A survey of multifamily property owners shows a dire situation for the owners of small buildings in New York City.
The Community Housing Improvement Program (CHIP) found that nearly two-thirds of all commercial properties located in rent-stabilized buildings have failed to pay any rent so far in May. Additionally, residential rental income is roughly 20 percent behind expected returns so far this month, which trails behind national averages.
The data, collected by surveying the owners and operators of more than 100,000 units of rent-stabilized housing, also revealed that nearly a quarter of residential tenants are not paying any rent. It is clear that New York City remains the epicenter of the economic disaster caused by the COVID-19 pandemic.
“Unless the federal government steps in to help renters and owners in a big way, we are going to see a housing disaster the likes of which we have never seen,” said Jay Martin, Executive Director of CHIP.
“Congress must provide financial aid directly to renters and the state must match that with property tax relief for owners or in weeks, not months, we will see buildings going under.”
Respondents to the survey reported that they collected 82 percent of residential rent in April. Commercial rent collection was only 34 percent. Many rent-stabilized buildings have commercial storefronts on the first floor that subsidize residential tenants who pay vastly below market rate.
“There are hundreds of buildings in New York City operating at a loss because of COVID-19 and many of them will not be able to survive another month without help,” Said Martin. “If officials do not immediately target relief to lower income renters and small owners who have mounting monthly expenses, they will not be able to reverse the damage this crisis will have on our city.”
The survey also looked at an additional subset of buildings who have been targeted by public rent strikes. It found that rent collection in those properties was around 70%, only slightly trailing the larger trends for residential rent collection. While the sample size is small, the data suggests that political activism is not a major factor in the decline in residential rent collections for the month of May.
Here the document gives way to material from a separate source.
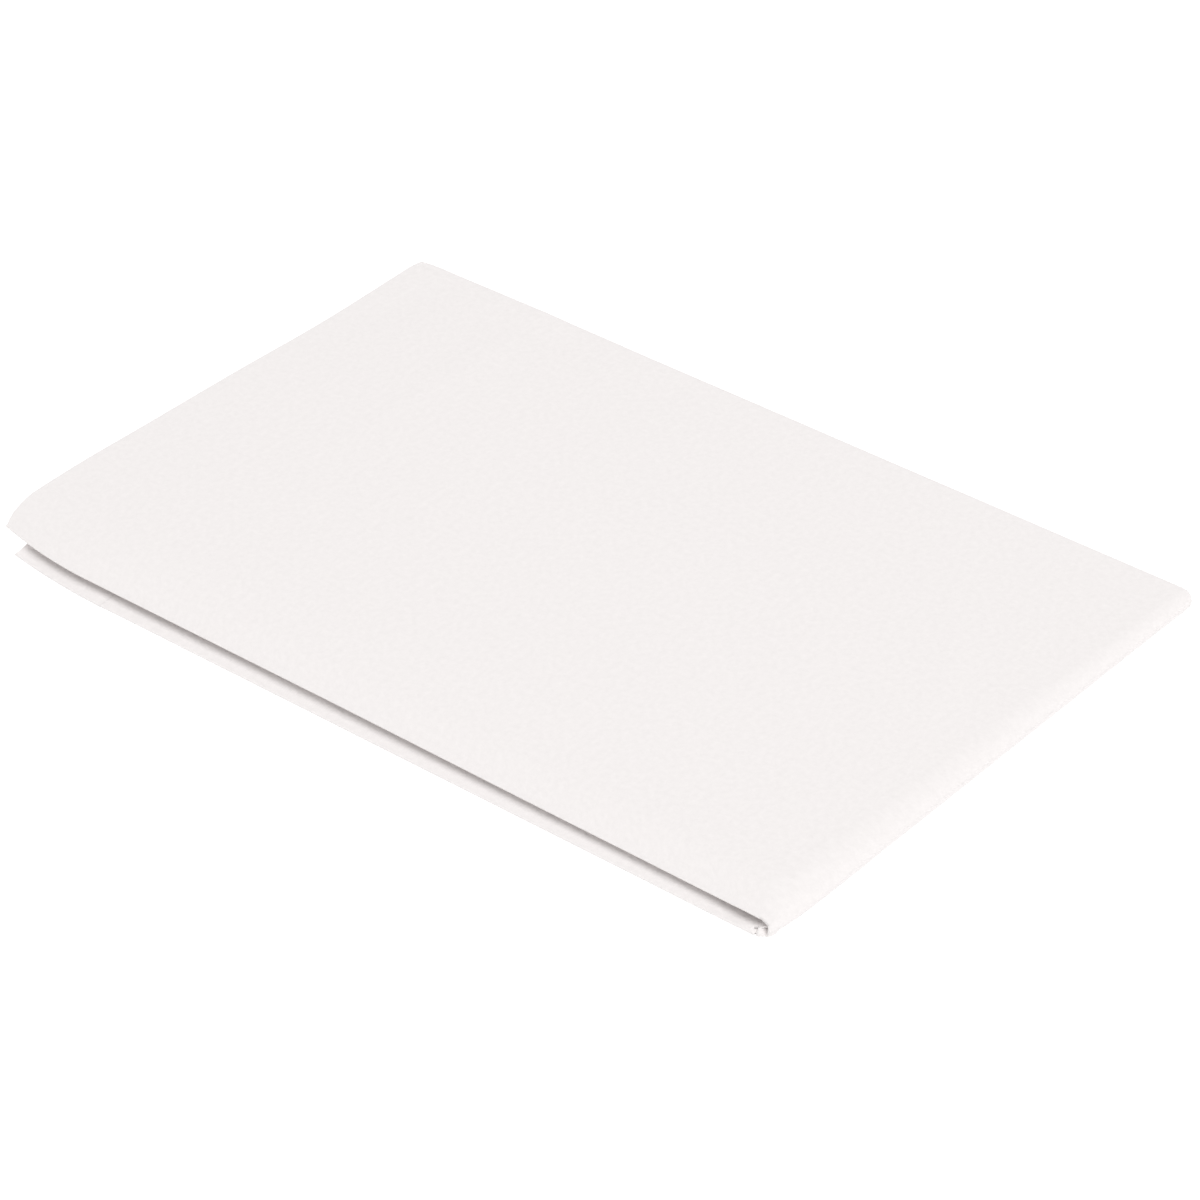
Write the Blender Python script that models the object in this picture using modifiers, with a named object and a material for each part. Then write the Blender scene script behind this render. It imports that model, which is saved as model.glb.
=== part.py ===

The survey was conducted from May 13 to May 18. It included a balanced mix of small property owners (less than 50 units), larger property owners (more than 1,000 units) and the majority of respondents own or operate portfolios in between those ranges.
As Executive Order signed by Governor Andrew Cuomo has provided some relief for New York state property owners affected by COVID-19 and there is currently legislation in the New York State Senate (Senate Bill 8125-A) and Assembly which would allow a commercial landlord suffering financial hardship due to tenants’ not paying rent to suspend a fraction of the mortgage payments for 90 days.
A group called NYC Landlords Unite has also raised a petition seeking Property Tax and Mortgage forgiveness. “We are the state’s customer, paying for salaries, social programs, infrastructure and beyond,” says the group’s website. “We cannot sit by idly as the system continues to bleed us dry. Even tenants continue to receive aid, while landlords are offered nothing. No one is considering our expenses, maintenance, landlord/renter issues.
“We will not sit by as our property is taken and we are left with nothing. We will fight for property tax relief because it’s the right thing to do.”